Reproduce precisely the lines between the start of the data below and the line with "if empty is", both included.
------------------------------------------------
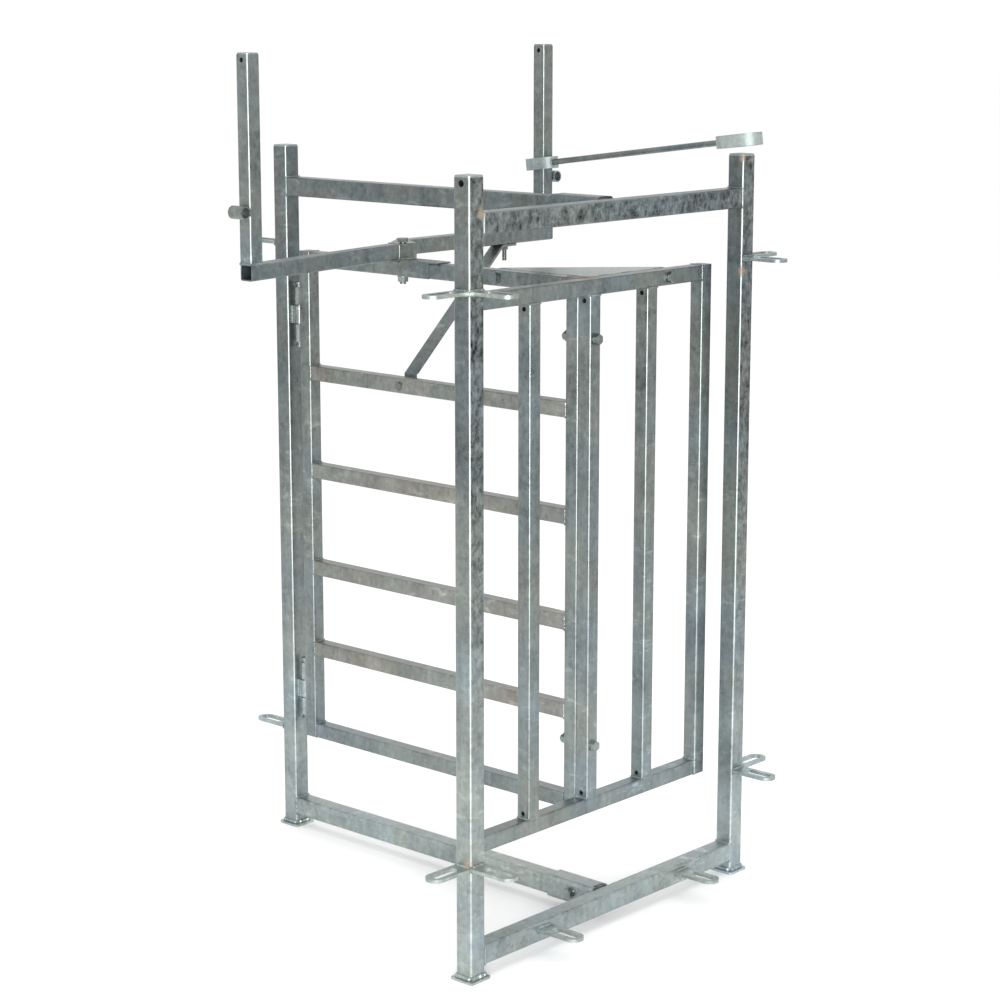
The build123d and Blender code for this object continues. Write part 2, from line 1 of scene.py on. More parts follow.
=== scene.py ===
# %% [markdown]
# # A galvanised sorting gate for livestock
# The real object is a T-shaped frame of square tube with a T-shaped gate hung
# on its rear post, a cranked hand lever across the gate and a ringed link that
# locks it. The tubes, plates and bolts come ready made from the CAD model.
# This lesson gives them their zinc, and adds what a drawing office leaves out:
# the weld beads, the closed tube ends, the threads and the rust spots.

# %% Load the model
import json
import math
import random

import bmesh
import bpy
from mathutils import Matrix, Vector


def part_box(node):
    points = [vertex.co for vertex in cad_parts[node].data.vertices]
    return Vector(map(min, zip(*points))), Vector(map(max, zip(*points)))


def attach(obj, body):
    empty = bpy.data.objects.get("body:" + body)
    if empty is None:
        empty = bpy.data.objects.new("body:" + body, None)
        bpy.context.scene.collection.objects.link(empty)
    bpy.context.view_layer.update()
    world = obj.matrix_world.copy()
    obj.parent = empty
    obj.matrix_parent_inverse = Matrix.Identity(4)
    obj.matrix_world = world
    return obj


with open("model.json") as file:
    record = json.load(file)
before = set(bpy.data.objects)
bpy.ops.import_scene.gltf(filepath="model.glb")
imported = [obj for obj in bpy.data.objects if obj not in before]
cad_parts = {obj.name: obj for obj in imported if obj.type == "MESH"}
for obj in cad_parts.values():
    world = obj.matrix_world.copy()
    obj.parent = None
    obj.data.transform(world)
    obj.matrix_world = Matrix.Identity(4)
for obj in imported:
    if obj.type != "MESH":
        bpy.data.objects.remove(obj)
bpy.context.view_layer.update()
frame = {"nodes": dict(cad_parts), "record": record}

MM = 0.001
dice = random.Random(11)
print("nodes", len(frame["nodes"]))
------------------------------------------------
— The reply —
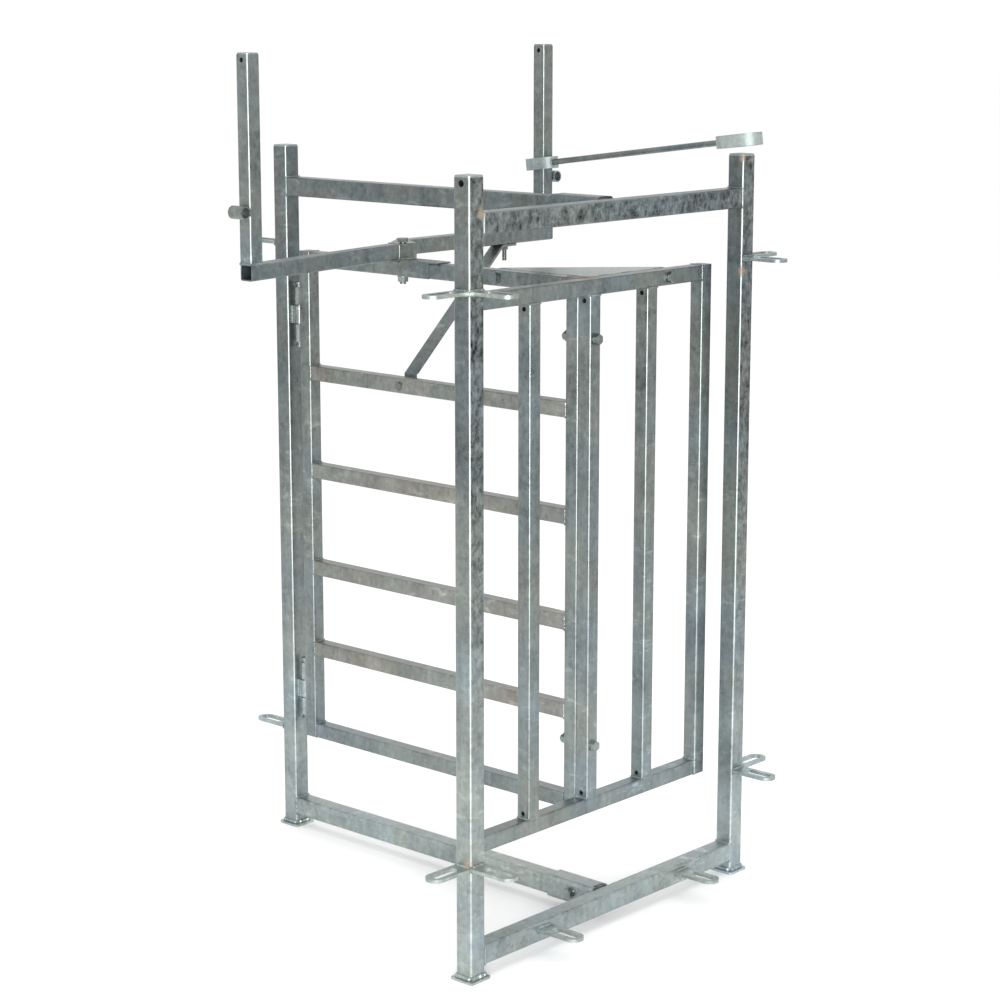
The build123d and Blender code for this object continues. Write part 2, from line 1 of scene.py on. More parts follow.
=== scene.py ===
# %% [markdown]
# # A galvanised sorting gate for livestock
# The real object is a T-shaped frame of square tube with a T-shaped gate hung
# on its rear post, a cranked hand lever across the gate and a ringed link that
# locks it. The tubes, plates and bolts come ready made from the CAD model.
# This lesson gives them their zinc, and adds what a drawing office leaves out:
# the weld beads, the closed tube ends, the threads and the rust spots.

# %% Load the model
import json
import math
import random

import bmesh
import bpy
from mathutils import Matrix, Vector


def part_box(node):
    points = [vertex.co for vertex in cad_parts[node].data.vertices]
    return Vector(map(min, zip(*points))), Vector(map(max, zip(*points)))


def attach(obj, body):
    empty = bpy.data.objects.get("body:" + body)
    if empty is None:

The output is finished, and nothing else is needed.